● **Dataset entries**:
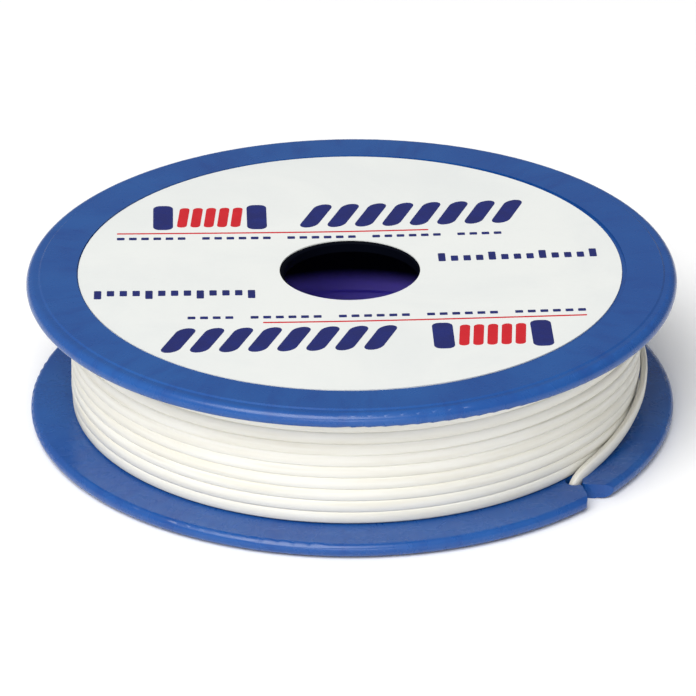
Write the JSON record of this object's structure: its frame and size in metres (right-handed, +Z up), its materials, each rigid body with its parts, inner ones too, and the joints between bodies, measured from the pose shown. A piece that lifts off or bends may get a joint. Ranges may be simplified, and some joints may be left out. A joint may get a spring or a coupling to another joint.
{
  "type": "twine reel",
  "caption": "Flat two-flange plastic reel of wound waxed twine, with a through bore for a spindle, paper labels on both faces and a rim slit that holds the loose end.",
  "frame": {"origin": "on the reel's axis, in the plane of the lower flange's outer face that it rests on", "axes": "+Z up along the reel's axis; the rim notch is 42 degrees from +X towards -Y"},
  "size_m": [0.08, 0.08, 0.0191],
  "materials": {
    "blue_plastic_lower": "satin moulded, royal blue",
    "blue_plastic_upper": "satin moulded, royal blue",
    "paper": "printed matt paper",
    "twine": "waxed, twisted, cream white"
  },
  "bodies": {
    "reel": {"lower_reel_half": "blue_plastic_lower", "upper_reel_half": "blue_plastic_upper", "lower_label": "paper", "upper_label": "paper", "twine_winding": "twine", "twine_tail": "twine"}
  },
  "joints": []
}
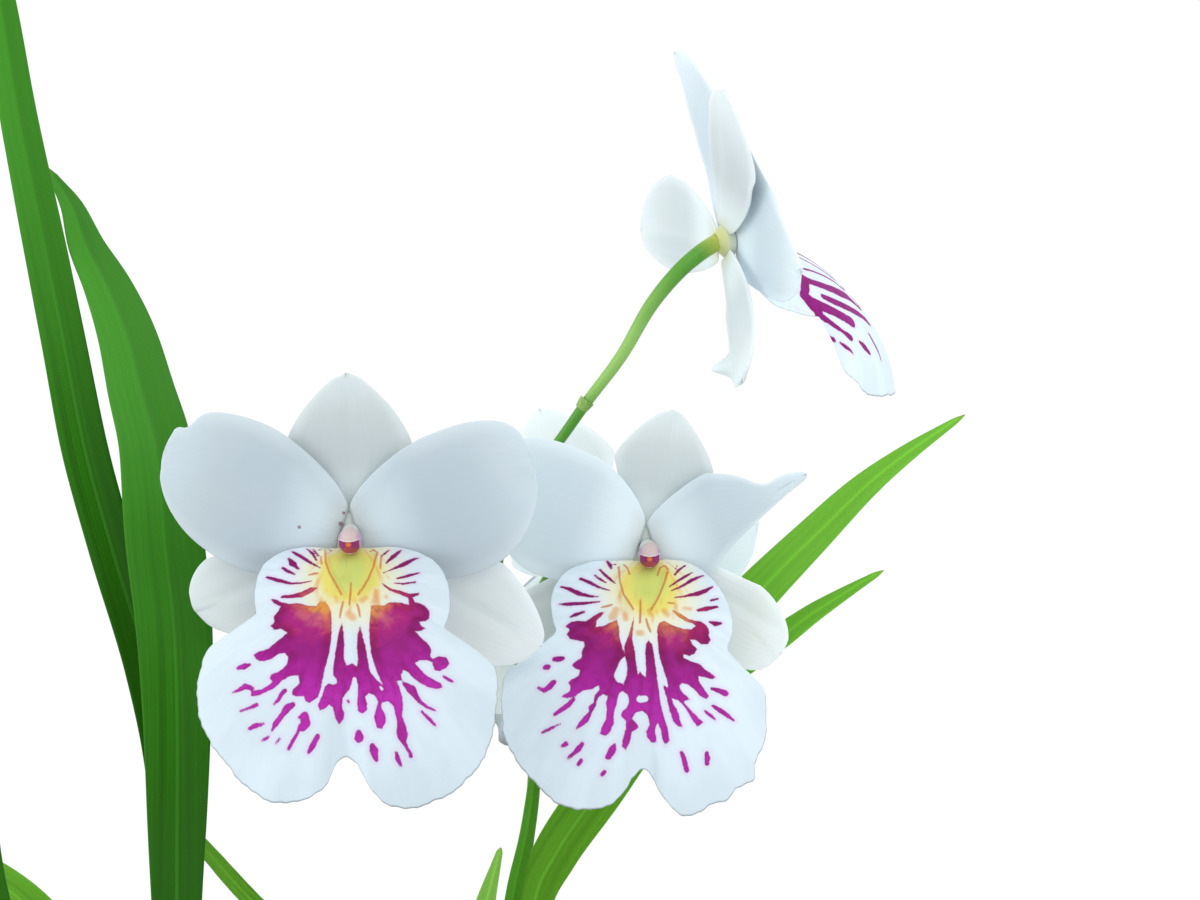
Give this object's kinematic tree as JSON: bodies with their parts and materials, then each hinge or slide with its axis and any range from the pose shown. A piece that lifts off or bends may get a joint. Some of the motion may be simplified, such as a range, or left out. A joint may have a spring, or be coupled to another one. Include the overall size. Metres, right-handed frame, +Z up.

● **Given request**: Copy out every line from the data above that has "object" in it.

● **The answer**:
Write the JSON record of this object's structure: its frame and size in metres (right-handed, +Z up), its materials, each rigid body with its parts, inner ones too, and the joints between bodies, measured from the pose shown. A piece that lifts off or bends may get a joint. Ranges may be simplified, and some joints may be left out. A joint may get a spring or a coupling to another joint.
Give this object's kinematic tree as JSON: bodies with their parts and materials, then each hinge or slide with its axis and any range from the pose shown. A piece that lifts off or bends may get a joint. Some of the motion may be simplified, such as a range, or left out. A joint may have a spring, or be coupled to another one. Include the overall size. Metres, right-handed frame, +Z up.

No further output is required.